Rows from an object dataset:
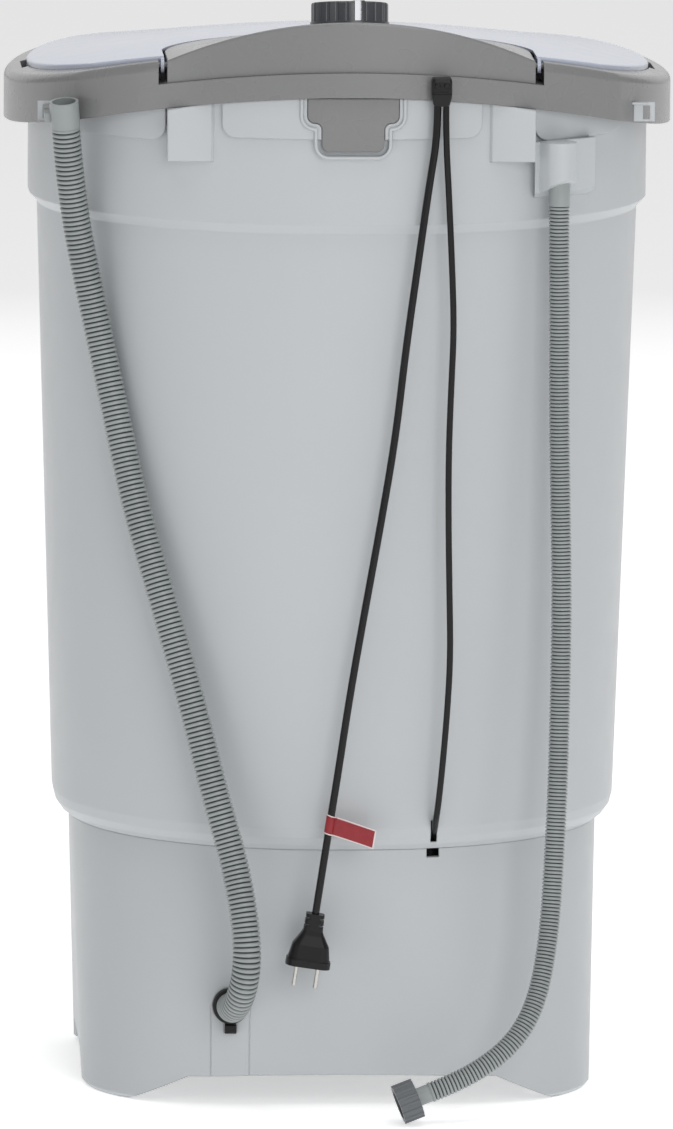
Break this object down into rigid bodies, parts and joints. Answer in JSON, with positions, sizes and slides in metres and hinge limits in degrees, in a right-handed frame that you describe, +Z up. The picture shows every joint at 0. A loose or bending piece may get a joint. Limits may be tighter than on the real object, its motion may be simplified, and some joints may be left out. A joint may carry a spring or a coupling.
{
  "type": "single tub washing machine",
  "caption": "Upright single tub washing machine with a hinged lid, timer knob, drain hose, inlet hose with coupling nut and a power lead, on an open base that holds the drive.",
  "frame": {"origin": "on the floor under the middle of the machine", "axes": "+Z up, +Y towards the front, +X to the right when the rear is looked at; hoses, lead and timer are at the rear"},
  "size_m": [0.59, 0.6117, 0.9759],
  "materials": {
    "body_white": "gloss",
    "cover_grey": "satin",
    "lid_tint": "gloss",
    "hose_grey": "satin",
    "trim_white": "satin",
    "black_plastic": "satin",
    "knob_dark": "satin",
    "chrome": "polished",
    "rubber": "matte",
    "lead_black": "satin",
    "tag_red": "satin",
    "nut_grey": "satin",
    "steel": "brushed",
    "brass": "satin",
    "bronze": "matte",
    "alloy": "cast",
    "motor_case": "satin",
    "pulsator_blue": "satin"
  },
  "bodies": {
    "machine": {"tub_body": "body_white", "base": "body_white", "drain_slot_insert": "body_white", "insert_latch": "black_plastic", "drain_grommet": "rubber", "top_cover_ring": "cover_grey", "console_housing": "cover_grey", "hinge_pin_left": "cover_grey", "hinge_pin_right": "cover_grey", "timer": "black_plastic", "rear_tongue_plate": "cover_grey", "cable_clamp": "black_plastic", "plug_body": "black_plastic", "plug_pins": "brass", "cord_tag": "tag_red", "drain_hose_cuff": "hose_grey", "hose_clip_left": "trim_white", "hose_clip_right": "trim_white", "inlet_housing": "trim_white", "inlet_hose_cuff": "hose_grey", "inlet_spout": "trim_white", "inlet_hose_tail": "hose_grey", "inlet_washer": "rubber", "drain_pipe": "black_plastic", "drain_strainer": "trim_white", "bearing_housing": "alloy", "drive_belt": "rubber", "motor": "motor_case", "motor_gland": "rubber", "drive_bracket": "steel", "bracket_posts": "steel", "bracket_bolts": "steel", "motor_bolts": "steel", "bearing_bolts": "steel", "base_screws": "steel", "capacitor": "trim_white", "capacitor_clip": "steel", "lower_bush": "bronze", "upper_bush": "bronze", "shaft_seal": "rubber", "power_cord": "lead_black", "motor_cable": "lead_black", "drain_hose": "hose_grey", "inlet_hose": "hose_grey"},
    "lid": {"lid": "lid_tint"},
    "knob": {"timer_knob": "knob_dark", "knob_pointer": "chrome", "timer_shaft": "steel"},
    "pulsator": {"pulsator": "pulsator_blue", "pulsator_screw": "steel", "pulsator_shaft": "steel", "drive_pulley": "black_plastic", "pulley_nut": "steel"},
    "motor_rotor": {"motor_shaft": "steel", "motor_pulley": "alloy"},
    "inlet_nut": {"inlet_nut": "nut_grey"}
  },
  "joints": [
    {"name": "lid_hinge", "type": "hinge", "parent": "machine", "child": "lid", "pos_m": [0, -0.222, 0.918], "axis": [1, 0, 0], "range_deg": [0, 88]},
    {"name": "timer_turn", "type": "hinge", "parent": "machine", "child": "knob", "pos_m": [0, -0.2, 0.94942], "axis": [0, 0.1546, 0.988], "range_deg": [0, 300]},
    {"name": "pulsator_spin", "type": "hinge", "parent": "machine", "child": "pulsator", "pos_m": [0, 0, 0.2], "axis": [0, 0, 1], "continuous": true},
    {"name": "motor_spin", "type": "hinge", "parent": "machine", "child": "motor_rotor", "pos_m": [0.105, -0.105, 0.15], "axis": [0, 0, 1], "continuous": true},
    {"name": "nut_swivel", "type": "hinge", "parent": "machine", "child": "inlet_nut", "pos_m": [0.06081, -0.31212, 0.0233], "axis": [-0.9323, -0.0932, -0.3496], "continuous": true}
  ],
  "couplings": [
    {"joint": "motor_spin", "follows": "pulsator_spin", "ratio": 3}
  ]
}
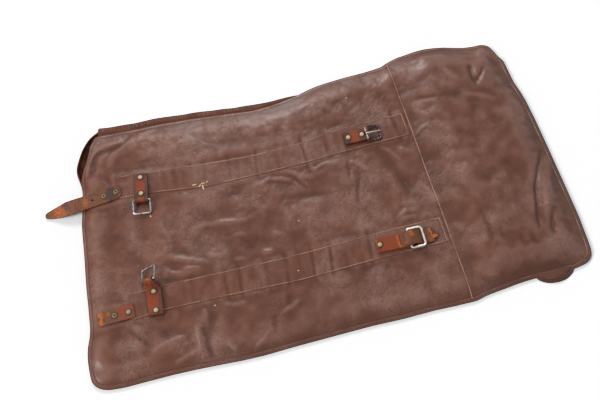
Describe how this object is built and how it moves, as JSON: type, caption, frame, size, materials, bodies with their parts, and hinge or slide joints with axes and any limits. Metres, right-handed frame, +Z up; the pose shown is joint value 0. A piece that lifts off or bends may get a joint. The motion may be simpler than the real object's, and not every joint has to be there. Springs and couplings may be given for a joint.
{
  "type": "tool roll",
  "caption": "Worn leather tool roll laid open, with tool pockets inside, bands sewn across the outer side, wire rings in folded tabs, strap billets and wire-frame buckles",
  "frame": {"origin": "underside of the open roll, in the middle of the third stretch of the main panel, where it rests", "axes": "+X along the roll from the strap end to the end panel, +Y across it towards the pocket mouths, +Z up, out of the outer side"},
  "size_m": [0.7367, 0.404, 0.0325],
  "materials": {
    "outer_leather": "worn, wrinkled brown leather",
    "inner_leather": "dry undyed side of brown leather",
    "band_leather": "rippled brown leather band",
    "tab_leather": "polished red-brown leather with dark edges",
    "strap_leather": "cracked orange-brown leather",
    "steel": "tarnished steel wire",
    "brass": "pale worn brass"
  },
  "bodies": {
    "main_1": {"main_panel_1": "outer_leather", "main_lining_1": "inner_leather", "tool_pocket_1": "inner_leather", "top_facing_1": "inner_leather", "upper_band_1": "band_leather", "lower_band_1": "band_leather", "upper_ring_tab": "tab_leather", "lower_ring_tab": "tab_leather", "upper_tab_rivet_1": "brass", "upper_tab_rivet_2": "brass", "lower_tab_rivet_1": "brass", "lower_tab_rivet_2": "brass", "billet_base": "strap_leather", "billet_rivet_1": "brass", "billet_rivet_2": "brass", "lower_strap_stub": "strap_leather", "stub_rivet_1": "brass", "stub_rivet_2": "brass"},
    "main_2": {"main_panel_2": "outer_leather", "main_lining_2": "inner_leather", "tool_pocket_2": "inner_leather", "top_facing_2": "inner_leather", "upper_band_2": "band_leather", "lower_band_2": "band_leather"},
    "main_3": {"main_panel_3": "outer_leather", "main_lining_3": "inner_leather", "tool_pocket_3": "inner_leather", "top_facing_3": "inner_leather", "upper_band_3": "band_leather", "lower_band_3": "band_leather"},
    "main_4": {"main_panel_4": "outer_leather", "main_lining_4": "inner_leather", "tool_pocket_4": "inner_leather", "top_facing_4": "inner_leather", "upper_band_4": "band_leather", "lower_band_4": "band_leather", "upper_buckle_tab": "tab_leather", "lower_buckle_tab": "tab_leather", "upper_buckle_rivet_1": "brass", "upper_buckle_rivet_2": "brass", "lower_buckle_rivet_1": "brass", "lower_buckle_tongue": "steel", "strap_remnant": "strap_leather"},
    "end_near": {"end_panel_near": "outer_leather", "end_lining_near": "inner_leather", "end_pouch_near": "inner_leather"},
    "end_tip": {"end_panel_tip": "outer_leather", "end_lining_tip": "inner_leather", "end_pouch_tip": "inner_leather"},
    "billet_tail": {"billet_tail": "strap_leather"},
    "upper_ring": {"upper_ring": "steel"},
    "lower_ring": {"lower_ring": "steel"},
    "upper_frame": {"upper_buckle_frame": "steel"},
    "upper_tongue": {"upper_buckle_tongue": "steel"},
    "lower_frame": {"lower_buckle_frame": "steel"}
  },
  "joints": [
    {"name": "roll_up", "type": "hinge", "parent": "main_3", "child": "main_4", "pos_m": [0.06325, 0, 0], "axis": [0, 1, 0], "range_deg": [0, 85]},
    {"name": "roll_second", "type": "hinge", "parent": "main_3", "child": "main_2", "pos_m": [-0.06325, 0, 0], "axis": [0, -1, 0], "range_deg": [0, 85]},
    {"name": "roll_first", "type": "hinge", "parent": "main_2", "child": "main_1", "pos_m": [-0.18975, 0, 0], "axis": [0, -1, 0], "range_deg": [0, 85]},
    {"name": "end_seam_fold", "type": "hinge", "parent": "main_4", "child": "end_near", "pos_m": [0.18975, 0, 0], "axis": [0, 1, 0], "range_deg": [0, 115]},
    {"name": "end_middle_fold", "type": "hinge", "parent": "end_near", "child": "end_tip", "pos_m": [0.28525, 0, 0], "axis": [0, 1, 0], "range_deg": [0, 130]},
    {"name": "billet_bend", "type": "hinge", "parent": "main_1", "child": "billet_tail", "pos_m": [-0.308, 0.0681, 0.0112], "axis": [-0.0262, 0.9997, 0], "range_deg": [0, 90]},
    {"name": "upper_ring_turn", "type": "hinge", "parent": "main_1", "child": "upper_ring", "pos_m": [-0.2212, 0.0508, 0.01575], "axis": [-0.9917, 0.1288, 0], "range_deg": [0, 175]},
    {"name": "lower_ring_turn", "type": "hinge", "parent": "main_1", "child": "lower_ring", "pos_m": [-0.23374, -0.07503, 0.02331], "axis": [0.7861, -0.055, 0.6157], "range_deg": [0, 95]},
    {"name": "upper_frame_turn", "type": "hinge", "parent": "main_4", "child": "upper_frame", "pos_m": [0.1233, 0.073, 0.01565], "axis": [0, -1, 0], "range_deg": [0, 60]},
    {"name": "upper_tongue_turn", "type": "hinge", "parent": "upper_frame", "child": "upper_tongue", "pos_m": [0.1233, 0.073, 0.01565], "axis": [0, -1, 0], "range_deg": [0, 60]},
    {"name": "lower_frame_turn", "type": "hinge", "parent": "main_4", "child": "lower_frame", "pos_m": [0.1308, -0.1039, 0.01605], "axis": [-0.0349, -0.9994, 0], "range_deg": [0, 60]}
  ],
  "couplings": [
    {"joint": "roll_second", "follows": "roll_up", "ratio": 1},
    {"joint": "roll_first", "follows": "roll_up", "ratio": 1},
    {"joint": "end_seam_fold", "follows": "roll_up", "ratio": 1.3529},
    {"joint": "end_middle_fold", "follows": "roll_up", "ratio": 1.5294}
  ]
}
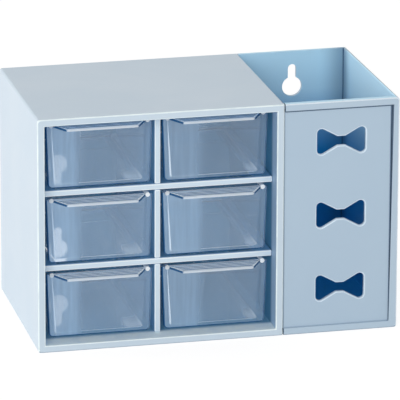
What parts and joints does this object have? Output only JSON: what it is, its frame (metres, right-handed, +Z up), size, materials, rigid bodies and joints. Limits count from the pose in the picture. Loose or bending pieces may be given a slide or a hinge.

WORK TO DO:
Search the data above for the string "bending" and return every line that has it.

FULL OUTPUT:
Break this object down into rigid bodies, parts and joints. Answer in JSON, with positions, sizes and slides in metres and hinge limits in degrees, in a right-handed frame that you describe, +Z up. The picture shows every joint at 0. A loose or bending piece may get a joint. Limits may be tighter than on the real object, its motion may be simplified, and some joints may be left out. A joint may carry a spring or a coupling.
What parts and joints does this object have? Output only JSON: what it is, its frame (metres, right-handed, +Z up), size, materials, rigid bodies and joints. Limits count from the pose in the picture. Loose or bending pieces may be given a slide or a hinge.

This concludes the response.